Once again Nina Stemme seems to have been over-praised, this time as Elektra. Her dark, mezzo-ish sound, is fine as Brünnhilde but didn’t sound right here in this role. (I understand there were the traditional cuts and although cutting Wagner because it is too demanding for the soprano would seem inconceivable it seems ok in Strauss!) I longed for a more vocally abandoned performance than Stemme appeared to give. She seemed to be pacing herself and while she must be admired for tackling this fiendishly difficult part I suspect there are many other roles Stemme is more temperamentally suited for, such as Turandot in which she recently excelled.  After being outsung as Brünnhilde by Petra Lang’s Sieglinde in Dresden (review) she was bested again here – at least as I experienced it in the cinema transmission – by Adrianne Pieczonka’s brighter sounding, pitch-perfect, Chrysothemis. Waltraud Meier emoted like an old silent movie star as an imperious Klytämnestra however her voice does not seem to be what it was. Memories of her past triumphs hung heavy for me over her subdued performance. Debuting at the Met Burkhard Ulrich was a dull Aegisth and made a small role seem even more insignificant.

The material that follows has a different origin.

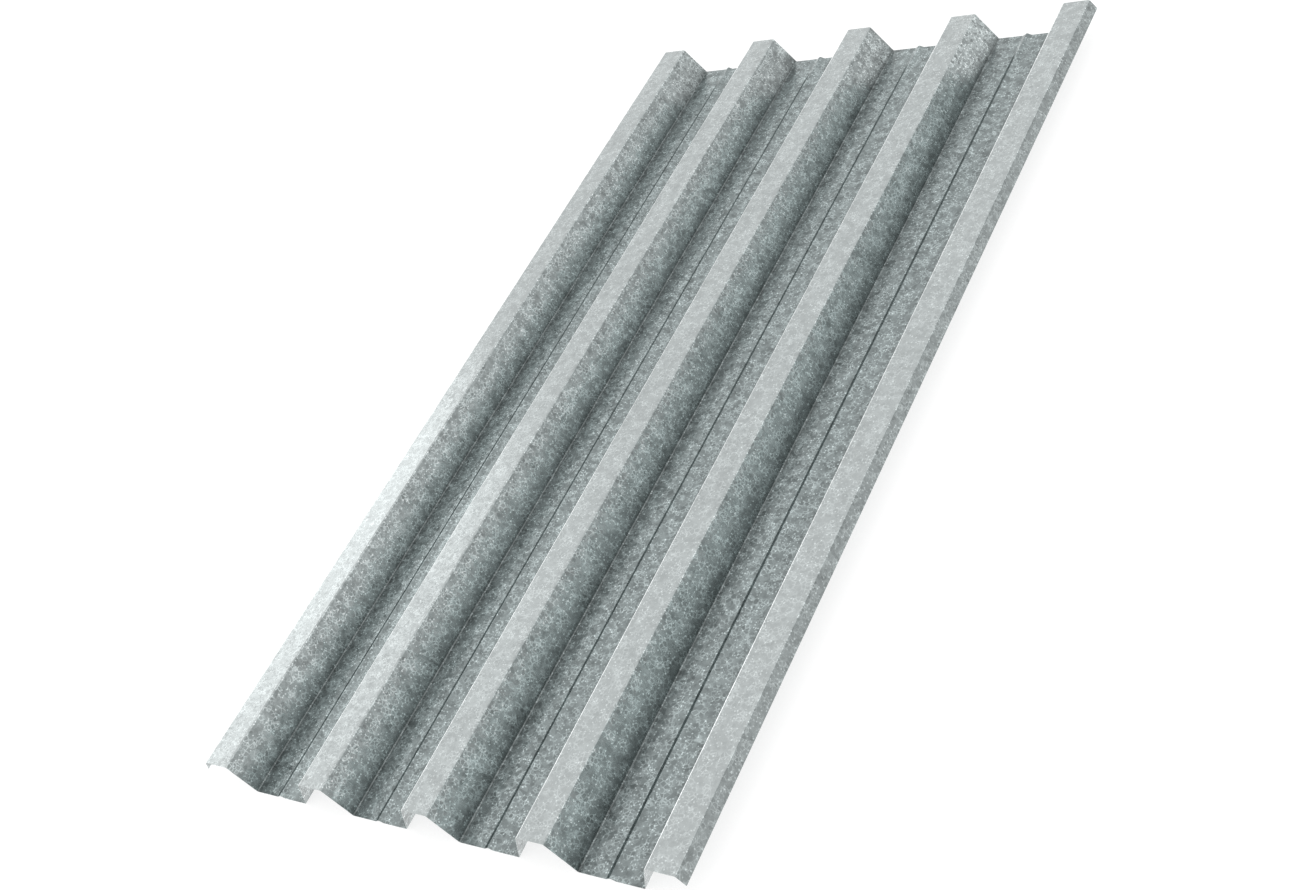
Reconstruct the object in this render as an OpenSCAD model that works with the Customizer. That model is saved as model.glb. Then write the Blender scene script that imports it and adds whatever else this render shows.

Bringing the opera to life – and the undoubted star of the evening for me – was Eric Owens as Orest. He arrives as a messenger walking on almost unnoticed. In fact, he is there to punish his mother and her lover Aegisth but is stooped and aged because of the burden of this task which the gods have ordained for him. Owens’s imposing bass-baritone was used with great restraint and had authority, gravitas and a quiet sustained menace. A favourite at the Met, he thoroughly deserved the affectionate acclaim from the audience which he appeared to receive.